• [INFORMATION PROVIDED]
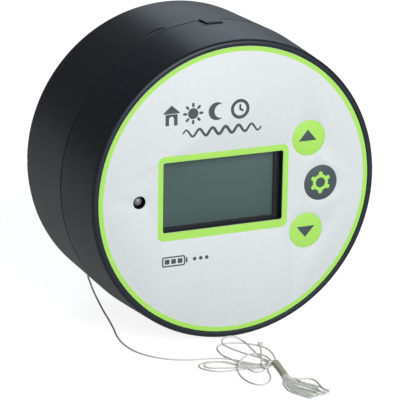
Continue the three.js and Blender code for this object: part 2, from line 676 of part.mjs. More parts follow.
function slackLever() {
  const hub = bar(PIVOT_AT.x, PIVOT_AT.y, LEVER.hubR, LEVER.y0, LEVER.y1, 16);
  const arms = [leverArm(LEVER.tip, LEVER.tipR), leverArm(LEVER.tail, LEVER.tailR)];
  return cut(join(hub, ...arms), bar(PIVOT_AT.x, PIVOT_AT.y, PIVOT_R + RUNNING, -20, 0, 12));
}

function slackSwitch() {
  const body = block(-36, -19.5, -13.5, FLOOR_Y - GAP, -57.5, -48);
  return join(body, block(-23, -21, -11.4, -8.4, -58.8, -57));
}

// ---------------------------------------------------------------- wires and cord

const WIRE_R = 0.65;

function lead(points) {
  return tube(points, WIRE_R, 6, 11);
}

const PLUG_WIRE_Y = BOARD_Y + BOARD_T + 11.4;
const PLUG_WIRE_Z = (HEADER.z0 + HEADER.z1) / 2;

function batteryLead(index, plugX) {
  const x = cellX(index);
  const z = CONTACT_Z + 0.3;
  const sideways = Math.sign(plugX - x);
  return lead([
    [x, TRAY.front - 2, z], [x, -47, z + 0.8], [x + sideways * 5, -51, z + 6],
    [plugX - sideways * 5, -53, PLUG_WIRE_Z + 1], [plugX, -55.5, PLUG_WIRE_Z + 0.6],
    [plugX, PLUG_WIRE_Y, PLUG_WIRE_Z],
  ]);
}

function motorLead(side, plugX) {
  const x = MOTOR_AT.x + side * TERMINAL.offset;
  const y = MOTOR_BACK - 1.9;
  return lead([
    [x, y, MOTOR_AT.y + TERMINAL.halfZ + GAP], [x, y + 0.4, 14], [x - 8, -61, 27 + side],
    [8, -54 + side, 42], [-8, -51.5 + side, 46 + side], [plugX + 1, -52, PLUG_WIRE_Z + 3],
    [plugX, PLUG_WIRE_Y, PLUG_WIRE_Z],
  ]);
}

// Inside stretch of the pull cord, from the winding over the lever's tip to the bush.
function cordLead() {
  const stations = [[-0.75, -27], [-0.6, -36], [0.5, -45], [0.85, -50], [0.6, -57], [0.1, -63],
    [0, -67.2]];
  return tube(stations.map(([x, z]) => [x, CORD_Y, z]), CORD_R, 8, 12);
}

const LYING_Z = GROUND_Z + CORD_R;

// The free cord leaves the bush downwards, turns back under the pocket and lies on the
// surface: round behind the unit, forward past its left side, and in towards the hank.
const CORD_ROUTE = [
  [0, CORD_Y, -72.3], [0, CORD_Y, -74.2], [0.05, -9.3, -75.6], [0.2, -7.8, -76.55],
  [0.4, -6, -76.95], [0.7, -3, LYING_Z + 0.02], [1, 4, LYING_Z], [1, 16, LYING_Z], [-2, 29, LYING_Z],
  [-9, 39, LYING_Z], [-18, 43.5, LYING_Z], [-26, 41, LYING_Z], [-30.8, 32, LYING_Z],
  [-34.2, 20, LYING_Z], [-37.1, 8.6, LYING_Z], [-40.6, -7, LYING_Z], [-43.7, -22, LYING_Z],
  [-46.2, -36, LYING_Z], [-48.8, -49, LYING_Z], [-51.3, -60, LYING_Z], [-52.3, -71, LYING_Z],
  [-50.8, -82, LYING_Z], [-47, -90, LYING_Z], [-42, -96, LYING_Z], [-35.2, -100.5, LYING_Z],
  [-28.4, -103, LYING_Z], [-20.6, -104.6, LYING_Z],
];

// Outer shapes of the loosely tied hank on either side of its tie.
const HANK_LOOPS = [[-30.9, -112], [-27, -108], [-20.4, -106.4], [-16.5, -102.5], [-13, -96],
  [-10, -90.5], [-4.5, -88.4], [2.5, -89.2], [6.6, -94], [7.2, -99.5], [10.8, -105],
  [10.6, -112], [8.2, -118], [3, -121.4], [-0.6, -124.5], [-2.6, -131], [-4.4, -139],
  [-8.4, -144.4], [-13, -145.2], [-17, -140.5], [-17.6, -131], [-17, -123.8], [-24, -122.4],
  [-29.4, -118]];
const HANK_FAN = [[-0.9, -143.6], [-3, -149], [-4.6, -156], [-2.4, -163], [2, -168.6],
  [7.4, -167], [13, -165.2], [13.6, -158], [13.2, -149], [11, -144.9], [5.4, -144.2],
  [3.4, -142.8]];
const HANK_TOP = GROUND_Z + 3.4;
const TIE = { from: [4.9, -122.9], to: [1.3, -141.6], halfWidth: 1.7, height: 3.2 };
const KNOT = { x: 9.6, y: -96.6, r: 1.25 };

function hankTie() {
  const from = new THREE.Vector2(...TIE.from);
  const to = new THREE.Vector2(...TIE.to);
  const side = to.clone().sub(from).normalize().rotateAround(new THREE.Vector2(), Math.PI / 2)
    .multiplyScalar(TIE.halfWidth);
  const outline = [from.clone().sub(side), from.clone().add(side), to.clone().add(side),
    to.clone().sub(side)];
  return slab(outline, GROUND_Z, GROUND_Z + TIE.height);
}

function cordKnot() {
  const ball = new THREE.SphereGeometry(KNOT.r, 10, 6);
  return ball.translate(KNOT.x, KNOT.y, GROUND_Z + KNOT.r);
}

// ---------------------------------------------------------------- materials

function material(color, roughness, metalness = 0) {
  return new THREE.MeshStandardMaterial({ color, roughness, metalness });
}

const MATERIALS = {
  housing: material(0x2b2f34, 0.55),
  foil: material(0xe2e8e8, 0.45),
  lime: material(0xb1ee6c, 0.45),
  print: material(0x4b5860, 0.5),
  pane: material(0x9fb3b0, 0.1),
  display: material(0x55696a, 0.2),
  insert: material(0x23262a, 0.6),
  board: material(0x1f6a3c, 0.6),
  natural: material(0xe9e6da, 0.5),
  rubber: material(0x1d1d1e, 0.85),
  steel: material(0xb9bcc0, 0.35, 0.9),
  tin: material(0xa9adb2, 0.4, 0.9),
  lens: material(0x2a2d31, 0.15),
  cell: material(0x3a4149, 0.4, 0.4),
  redWire: material(0xb3231f, 0.6),
  blackWire: material(0x1c1c1e, 0.6),
  cord: material(0xcfd2c8, 0.8),
  tape: material(0xa5a58c, 0.6),
};

// ---------------------------------------------------------------- assembly

const opener = new THREE.Group();

function place(name, geometry, finish) {
  const mesh = new THREE.Mesh(geometry, finish);
  mesh.name = name;
  opener.add(mesh);
}

place('front_shell', frontShell(), MATERIALS.housing);
place('face_foil', faceFoil(), MATERIALS.foil);
place('window_pane', windowPane(), MATERIALS.pane);
place('display_frame', displayFrame(), MATERIALS.insert);
place('display_glass', displayGlass(), MATERIALS.display);
place('contact_strip_upper', contactStrip(1), MATERIALS.rubber);
place('contact_strip_lower', contactStrip(-1), MATERIALS.rubber);
place('control_board', controlBoard(), MATERIALS.board);
BOARD_SCREWS.forEach(([x, z], i) => place(`board_screw_${i + 1}`, boardScrew(x, z), MATERIALS.steel));
for (const [name, spot] of Object.entries(KEYS)) {
  place(`${name}_key`, keyPad(spot), name === 'settings' ? MATERIALS.print : MATERIALS.lime);
  place(`${name}_pusher`, keyPusher(spot), MATERIALS.natural);
  place(`${name}_switch`, tactSwitch(spot), MATERIALS.insert);
}
place('light_sensor', lightSensor(), MATERIALS.lens);
place('board_header', boardHeader(), MATERIALS.natural);

place('rear_shell', rearShell(), MATERIALS.housing);
place('housing_seal', housingSeal(), MATERIALS.rubber);
place('cord_bush', cordBush(), MATERIALS.natural);
place('chassis_plate', chassisPlate(), MATERIALS.insert);
CHASSIS_SCREWS.forEach(([x, z], i) => (
  place(`chassis_screw_${i + 1}`, chassisScrew(x, z), MATERIALS.steel)));
place('battery_tray', batteryTray(), MATERIALS.insert);
for (let i = 0; i < CELL_COUNT; i += 1) {
  place(`battery_${i + 1}`, batteryCell(i, i % 2 === 0 ? 1 : -1), MATERIALS.cell);
}
place('contact_positive', batteryContact(1, [{ cell: 0, spring: false }], true), MATERIALS.tin);
place('contact_negative', batteryContact(1, [{ cell: 3, spring: true }], true), MATERIALS.tin);
for (let i = 0; i < CELL_COUNT - 1; i += 1) {
  const ends = [{ cell: i, spring: true }, { cell: i + 1, spring: false }];
  const side = i % 2 === 0 ? -1 : 1;
  place(`contact_bridge_${i + 1}`, batteryContact(side, ends, false), MATERIALS.tin);
}

place('gearbox', gearbox(), MATERIALS.steel);
place('motor_can', motorCan(), MATERIALS.steel);
place('motor_pinion', motorPinion(), MATERIALS.natural);
place('idler_pin', idlerPin(), MATERIALS.steel);
place('idler_gear', idlerGear(), MATERIALS.natural);
place('spool_axle', spoolAxle(), MATERIALS.steel);
place('spool', spool(), MATERIALS.natural);
place('spool_winding', spoolWinding(), MATERIALS.cord);
place('slack_lever', slackLever(), MATERIALS.natural);
place('slack_switch', slackSwitch(), MATERIALS.insert);
place('loom_plug', loomPlug(), MATERIALS.natural);
place('battery_lead_red', batteryLead(0, -22.5), MATERIALS.redWire);
place('battery_lead_black', batteryLead(3, -15.5), MATERIALS.blackWire);
place('motor_lead_red', motorLead(-1, -17.8), MATERIALS.redWire);
place('motor_lead_black', motorLead(1, -20.2), MATERIALS.blackWire);

place('cord_inside', cordLead(), MATERIALS.cord);
place('cord_run', tube(CORD_ROUTE, CORD_R, 8, 64), MATERIALS.cord);
place('cord_loops', slab(smoothOutline(HANK_LOOPS, 48), GROUND_Z, HANK_TOP), MATERIALS.cord);
place('cord_fan', slab(smoothOutline(HANK_FAN, 26), GROUND_Z, HANK_TOP), MATERIALS.cord);
place('hank_tie', hankTie(), MATERIALS.tape);
place('cord_knot', cordKnot(), MATERIALS.cord);

export default opener;
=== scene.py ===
"""Looks of the round coop door opener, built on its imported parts.

Tables are in millimetres and become metres when a mesh is made. The unit stands on its rim:
the printed face looks along -Y, +Z is up, and the back at y = 0 is what lies on the wall.
"""
import math

import bmesh
import bpy
import numpy as np
from mathutils import Matrix, Vector


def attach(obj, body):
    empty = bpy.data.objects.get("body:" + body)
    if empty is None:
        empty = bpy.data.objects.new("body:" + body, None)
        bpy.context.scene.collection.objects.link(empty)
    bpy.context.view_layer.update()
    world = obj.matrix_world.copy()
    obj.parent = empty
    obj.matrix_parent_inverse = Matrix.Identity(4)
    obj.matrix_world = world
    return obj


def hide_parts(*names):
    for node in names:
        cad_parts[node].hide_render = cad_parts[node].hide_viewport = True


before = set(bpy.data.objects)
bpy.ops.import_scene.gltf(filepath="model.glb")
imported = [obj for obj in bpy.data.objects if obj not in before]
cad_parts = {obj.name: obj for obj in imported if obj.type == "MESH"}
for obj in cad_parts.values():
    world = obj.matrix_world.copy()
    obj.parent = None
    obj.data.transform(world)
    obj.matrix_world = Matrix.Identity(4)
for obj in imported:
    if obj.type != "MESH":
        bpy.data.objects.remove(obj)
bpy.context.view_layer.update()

MM = 0.001
SIDES = 192                      # steps round the two shells

# ------------------------------------------------------------------ sizes, as in the CAD part

FACE_Y = -86.0
LIP_Y = -86.6
SEAT_Y = -85.4
PANEL_Y = -83.0
SEAM_Y = -50.75
FLOOR_Y = -2.6
RIM_R = 75.0
SEAM_R = 77.5
BACK_R = 77.0
LIP_R = 72.0
RIM_ROUND = 1.8
WALL = 2.6
GAP = 0.3
SEAM_GROOVE = 0.2                # how much wider the open line between the halves is than GAP
GROUND_Z = -77.5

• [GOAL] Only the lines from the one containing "place('cord_inside', cordLead(), MATERIALS.cord);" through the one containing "import math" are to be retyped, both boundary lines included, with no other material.

• [CORRECT OUTPUT]
place('cord_inside', cordLead(), MATERIALS.cord);
place('cord_run', tube(CORD_ROUTE, CORD_R, 8, 64), MATERIALS.cord);
place('cord_loops', slab(smoothOutline(HANK_LOOPS, 48), GROUND_Z, HANK_TOP), MATERIALS.cord);
place('cord_fan', slab(smoothOutline(HANK_FAN, 26), GROUND_Z, HANK_TOP), MATERIALS.cord);
place('hank_tie', hankTie(), MATERIALS.tape);
place('cord_knot', cordKnot(), MATERIALS.cord);

export default opener;
=== scene.py ===
"""Looks of the round coop door opener, built on its imported parts.

Tables are in millimetres and become metres when a mesh is made. The unit stands on its rim:
the printed face looks along -Y, +Z is up, and the back at y = 0 is what lies on the wall.
"""
import math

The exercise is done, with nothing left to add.